## Collected data
=-=-=-=-=

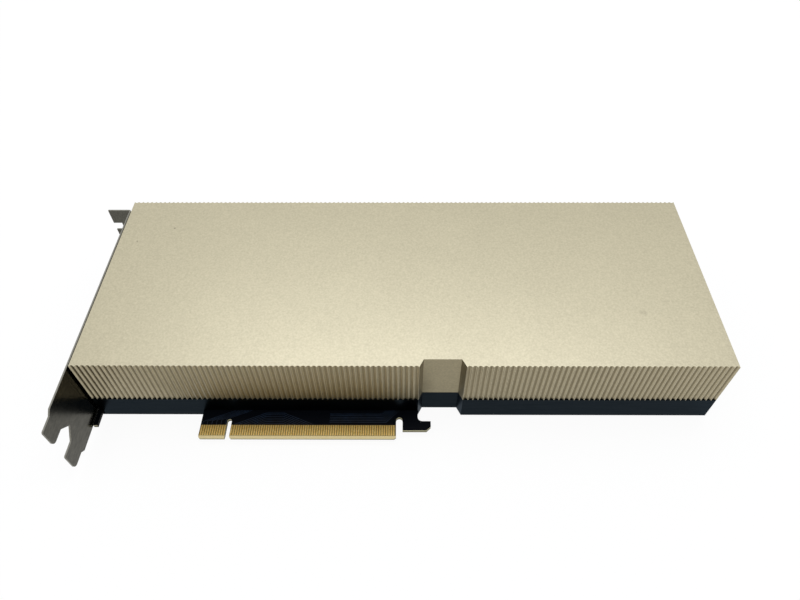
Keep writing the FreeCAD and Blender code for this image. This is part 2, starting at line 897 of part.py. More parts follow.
def make_vapour_chamber():
    body = new_body("vapour_chamber")
    chamber = new_sketch(body, "XY_Plane", sink_bottom)
    sink_outline(chamber)
    pad(body, chamber, s.sink_base)
    pedestal = new_sketch(body, "XY_Plane", paste_top)
    rectangle(pedestal, (processor_x, processor_y), pedestal_width, pedestal_depth)
    pad(body, pedestal, sink_bottom - paste_top)
    rails = new_sketch(body, "XY_Plane", stage_pad_top)
    for side in (-1, 1):
        rail = (processor_x + side * stage_offset, processor_y)
        rectangle(rails, rail, s.stage_width, s.phases * s.phase_pitch)
    pad(body, rails, sink_bottom - stage_pad_top)
    posts = new_sketch(body, "XY_Plane", board_top)
    for place in sink_screw_places:
        circle(posts, place, s.post_radius)
    pad(body, posts, s.sink_gap)
    threads = new_sketch(body, "XY_Plane", board_top)
    for place in sink_screw_places:
        circle(threads, place, s.screw_radius + s.thread_clearance)
    pocket(body, threads, s.sink_gap + (s.sink_screw_bite + s.sink_base) / 2)


def make_fin_stack():
    body = new_body("fin_stack")
    block = new_sketch(body, "XY_Plane", fin_bottom)
    sink_outline(block)
    pad(body, block, fin_top - fin_bottom)
    depth = s.case_depth - 2 * (s.frame_wall + s.sink_clearance)
    pitch = (depth - s.fin_thickness) / (s.fins - 1)
    first = -depth / 2 + (s.fin_thickness + pitch) / 2
    channel = new_sketch(body, "YZ_Plane", sink_left)
    middle = (first, (fin_bottom + fin_top) / 2)
    height = fin_top - fin_bottom - 2 * s.fin_sheet
    rectangle(channel, middle, pitch - s.fin_thickness, height)
    cut = pocket(body, channel, sink_right - sink_left)
    pattern(body, cut, "Y_Axis", pitch, s.fins - 1)


# ---- processor and power parts -------------------------------------------------------------------
def first_row(pitch, count):
    """Y of the first of a number of rows centred on the processor."""
    return processor_y - (count - 1) * pitch / 2


def beside_processor(offset, y):
    return [(processor_x - offset, y), (processor_x + offset, y)]


def make_processor():
    center = (processor_x, processor_y)
    square = (s.substrate_width, s.substrate_width)
    blocks("processor_substrate", [center], square, board_top, s.substrate_thickness)
    ring = new_body("stiffener_ring")
    sketch = new_sketch(ring, "XY_Plane", package_top)
    opening = s.substrate_width - 2 * s.ring_width
    rectangle(sketch, center, *square)
    rectangle(sketch, center, opening, opening)
    pad(ring, sketch, s.ring_thickness)
    blocks("processor_die", [center], (s.die_width, s.die_depth), package_top, s.die_thickness)
    reach = s.die_width / 2 + s.memory_gap + s.memory_width / 2
    rows = (memory_pitch, s.memory_rows)
    stacks = beside_processor(reach, first_row(*rows))
    size = (s.memory_width, s.memory_depth)
    blocks("memory_stacks", stacks, size, package_top, s.die_thickness, rows)
    paste = (pedestal_width, pedestal_depth)
    blocks("thermal_paste", [center], paste, die_top, s.paste_thickness)


def make_supply():
    rows = (s.phase_pitch, s.phases)
    start = first_row(*rows)
    choke_height = s.sink_gap - s.choke_pad_thickness
    chokes = beside_processor(choke_offset, start)
    size = (s.choke_width, s.choke_width)
    blocks("power_chokes", chokes, size, board_top, choke_height, rows)
    blocks("choke_pads", chokes, size, board_top + choke_height, s.choke_pad_thickness, rows)
    stages = beside_processor(stage_offset, start)
    size = (s.stage_width, s.stage_depth)
    stage_top = board_top + s.stage_thickness
    blocks("power_stages", stages, size, board_top, s.stage_thickness, rows)
    blocks("stage_pads", stages, size, stage_top, s.stage_pad_thickness, rows)
    capacitor_edge = choke_offset + s.choke_width / 2 + s.capacitor_gap
    capacitors = beside_processor(capacitor_edge + s.capacitor_width / 2, start)
    size = (s.capacitor_width, s.capacitor_depth)
    blocks("polymer_capacitors", capacitors, size, board_top, s.capacitor_height, rows)
    last_can = front + s.can_first + (s.cans - 1) * s.can_pitch
    beside_can = last_can + s.can_radius + s.input_choke_gap
    choke = [(right - s.can_inset, beside_can + s.input_choke_width / 2)]
    size = (s.input_choke_width, s.input_choke_width)
    blocks("input_choke", choke, size, board_top, s.input_choke_height)
    rows = (s.controller_pitch, s.controllers)
    controller_edge = capacitor_edge + s.capacitor_width + s.controller_gap
    outer_places = beside_processor(controller_edge + s.controller_width / 2, first_row(*rows))
    size = (s.controller_width, s.controller_width)
    blocks("controller_chips", outer_places[:1], size, board_top, s.controller_height, rows)
    size = (s.flash_width, s.flash_depth)
    blocks("flash_chip", outer_places[1:], size, board_top, s.flash_height)


def make_input_capacitors():
    body = new_body("input_capacitors")
    sketch = new_sketch(body, "XY_Plane", board_top)
    circle(sketch, (right - s.can_inset, front + s.can_first), s.can_radius)
    can = pad(body, sketch, s.can_height)
    pattern(body, can, "Y_Axis", s.can_pitch, s.cans)


def make_underside_parts():
    rows = (s.rear_capacitor_pitch, s.rear_capacitor_rows)
    start = first_row(*rows)
    columns = [0.5 * s.rear_capacitor_pitch, 1.5 * s.rear_capacitor_pitch]
    places = [place for column in columns for place in beside_processor(column, start)]
    size = (s.rear_capacitor_width, s.rear_capacitor_depth)
    height = s.rear_capacitor_height
    blocks("rear_capacitors", places, size, board_bottom - height, height, rows)
    sheet_top = s.plate_thickness + s.sheet_thickness
    pads = beside_processor((choke_offset + stage_offset) / 2, processor_y)
    size = (s.rear_pad_width, s.phases * s.phase_pitch)
    blocks("rear_thermal_pads", pads, size, sheet_top, board_bottom - sheet_top)


# ---- power inlet ---------------------------------------------------------------------------------
def make_power_inlet():
    body = new_body("power_inlet")
    middle = board_top + s.inlet_height / 2
    housing = new_sketch(body, "YZ_Plane", right - s.inlet_length)
    rectangle(housing, (inlet_y, middle), s.inlet_width, s.inlet_height)
    pad(body, housing, s.inlet_length)
    latch = new_sketch(body, "XY_Plane", board_top + s.inlet_height)
    latch_center = (right - s.inlet_latch_length, inlet_y)
    rectangle(latch, latch_center, s.inlet_latch_length, s.inlet_latch_width)
    pad(body, latch, s.inlet_latch_height)
    first = inlet_y - (s.inlet_columns - 1) * s.inlet_pitch / 2
    rows = [(first, middle + side * s.inlet_pitch / 2) for side in (-1, 1)]
    cell_floor = right - s.inlet_cell_depth
    cells = new_sketch(body, "YZ_Plane", cell_floor)
    for place in rows:
        rectangle(cells, place, s.inlet_cell, s.inlet_cell)
    cut = pocket(body, cells, s.inlet_cell_depth)
    pattern(body, cut, "Y_Axis", s.inlet_pitch, s.inlet_columns)
    pins = new_body("inlet_pins")
    sketch = new_sketch(pins, "YZ_Plane", cell_floor)
    for place in rows:
        rectangle(sketch, place, s.inlet_pin, s.inlet_pin)
    first_pins = pad(pins, sketch, s.inlet_pin_length)
    pattern(pins, first_pins, "Y_Axis", s.inlet_pitch, s.inlet_columns)


def check_and_write():
    """Stops on a failed feature or solid, then writes each sub-part to its own file."""
    doc.recompute()
    for item in doc.Objects:
        if {"Invalid", "Error"} & set(item.State):
            raise RuntimeError(f"{item.Label} failed: {item.State}")
    os.makedirs("parts", exist_ok=True)
    for body in doc.findObjects("PartDesign::Body"):
        if body.Shape.isNull() or not body.Shape.isValid():
            raise RuntimeError(f"{body.Label} has no valid solid")
        body.Shape.exportStep(f"parts/{body.Label}.step")
        print(body.Label, len(body.Shape.Solids), round(body.Shape.Volume, 1))


make_cover()
make_base_frame()
make_back_plate()
make_insulator_sheet()
make_circuit_board()
make_contacts("upper_contacts", board_top)
make_contacts("lower_contacts", board_bottom - s.contact_thickness)
make_slot_bracket()
make_bracket_screws()
screws("case_screws", case_screw_places, s.seam_height + s.screw_bite)
screws("heat_sink_screws", sink_screw_places, sink_bottom + s.sink_screw_bite)
make_vapour_chamber()
make_fin_stack()
make_processor()
make_supply()
make_input_capacitors()
make_underside_parts()
make_power_inlet()
check_and_write()
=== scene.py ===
import math

import bmesh
import bpy
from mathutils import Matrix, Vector


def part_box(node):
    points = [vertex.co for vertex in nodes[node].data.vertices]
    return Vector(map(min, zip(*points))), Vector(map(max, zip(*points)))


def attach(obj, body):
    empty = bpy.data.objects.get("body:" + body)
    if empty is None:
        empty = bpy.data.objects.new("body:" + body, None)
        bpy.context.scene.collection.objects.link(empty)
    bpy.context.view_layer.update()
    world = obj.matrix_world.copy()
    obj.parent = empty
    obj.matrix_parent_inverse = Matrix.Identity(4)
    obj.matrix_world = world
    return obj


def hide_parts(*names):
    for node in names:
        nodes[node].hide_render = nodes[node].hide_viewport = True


# Looks of a passive accelerator card: fluted gold cover, black frame, bare edge connector and slot bracket.
# Blender works in metres, so sizes in mm are multiplied by mm. The frame's origin is the middle of the underside.
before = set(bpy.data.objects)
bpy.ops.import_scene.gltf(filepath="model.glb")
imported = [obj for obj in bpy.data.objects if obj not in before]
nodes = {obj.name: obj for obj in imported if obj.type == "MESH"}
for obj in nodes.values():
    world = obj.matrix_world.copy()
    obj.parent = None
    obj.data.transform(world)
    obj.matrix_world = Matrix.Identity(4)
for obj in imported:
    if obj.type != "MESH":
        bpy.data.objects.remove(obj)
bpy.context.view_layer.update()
mm = 0.001
print("frame loaded with", len(nodes), "nodes")


# lowest and highest corner of a CAD node in mm, so that new pieces and patterns follow the frame
def boxMm(name):
    return [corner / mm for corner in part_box(name)]


# sRGB hex colour to the linear values that Blender wants
def linear(hexColour):
    channels = []
    for at in (1, 3, 5):
        value = int(hexColour[at:at + 2], 16) / 255
        channels.append(value / 12.92 if value <= 0.04045 else ((value + 0.055) / 1.055) ** 2.4)
    return (*channels, 1.0)


def addNode(tree, kind, settings=None, inputs=None):
    node = tree.nodes.new(kind)
    for name, value in (settings or {}).items():
        setattr(node, name, value)
    for name, value in (inputs or {}).items():
        if isinstance(value, bpy.types.NodeSocket):
            tree.links.new(value, node.inputs[name])
        else:
            node.inputs[name].default_value = value
    return node


def newMaterial(name):
    material = bpy.data.materials.new(name)
    material.use_nodes = True
    material.node_tree.nodes.clear()
    return material, material.node_tree


# uneven grain of a real size, stretched along an axis where one of the three numbers is below 1
def grain(tree, sizeMm, detail=2.0, stretch=(1, 1, 1)):
    place = addNode(tree, "ShaderNodeTexCoord").outputs["Object"]
    scaled = addNode(tree, "ShaderNodeMapping", inputs={"Vector": place, "Scale": stretch})
    noise = addNode(tree, "ShaderNodeTexNoise", inputs={
        "Vector": scaled.outputs["Vector"],
        "Scale": 1 / (sizeMm * mm),
        "Detail": detail,
    })
    return noise.outputs["Fac"]


# a colour that goes from one tone to another while a value rises from start to end
def toneAlong(tree, value, low, high, start=0.3, end=0.7):
    share = addNode(tree, "ShaderNodeMapRange", inputs={"Value": value, "From Min": start, "From Max": end})
    tone = addNode(tree, "ShaderNodeMix", {"data_type": "RGBA"}, {0: share.outputs[0], 6: low, 7: high})
    return tone.outputs[2]


def dress(material, *names):
    for name in names:
        slots = nodes[name].data.materials
        slots.clear()
        slots.append(material)


def newPiece(name, mesh, material, replaced=None):
    mesh.normal_update()
    data = bpy.data.meshes.new(name)
    mesh.to_mesh(data)
    mesh.free()
    data.materials.append(material)
    piece = bpy.data.objects.new(name, data)
    bpy.context.scene.collection.objects.link(piece)
    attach(piece, "root")
    if replaced:
        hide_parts(replaced)
    return piece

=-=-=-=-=

Quote exactly the opening line of the material above and every line after it, up to and including the line that contains "pocket(body, threads, s.sink_gap".

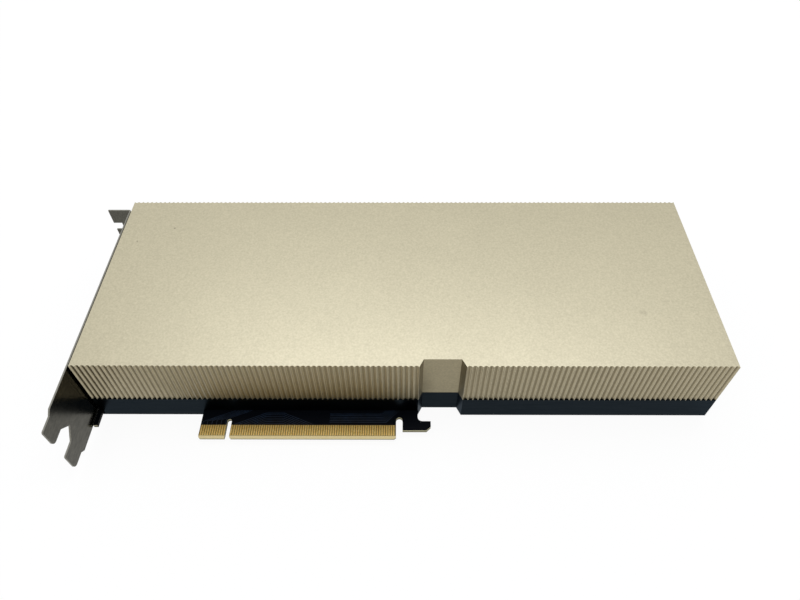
Keep writing the FreeCAD and Blender code for this image. This is part 2, starting at line 897 of part.py. More parts follow.
def make_vapour_chamber():
    body = new_body("vapour_chamber")
    chamber = new_sketch(body, "XY_Plane", sink_bottom)
    sink_outline(chamber)
    pad(body, chamber, s.sink_base)
    pedestal = new_sketch(body, "XY_Plane", paste_top)
    rectangle(pedestal, (processor_x, processor_y), pedestal_width, pedestal_depth)
    pad(body, pedestal, sink_bottom - paste_top)
    rails = new_sketch(body, "XY_Plane", stage_pad_top)
    for side in (-1, 1):
        rail = (processor_x + side * stage_offset, processor_y)
        rectangle(rails, rail, s.stage_width, s.phases * s.phase_pitch)
    pad(body, rails, sink_bottom - stage_pad_top)
    posts = new_sketch(body, "XY_Plane", board_top)
    for place in sink_screw_places:
        circle(posts, place, s.post_radius)
    pad(body, posts, s.sink_gap)
    threads = new_sketch(body, "XY_Plane", board_top)
    for place in sink_screw_places:
        circle(threads, place, s.screw_radius + s.thread_clearance)
    pocket(body, threads, s.sink_gap + (s.sink_screw_bite + s.sink_base) / 2)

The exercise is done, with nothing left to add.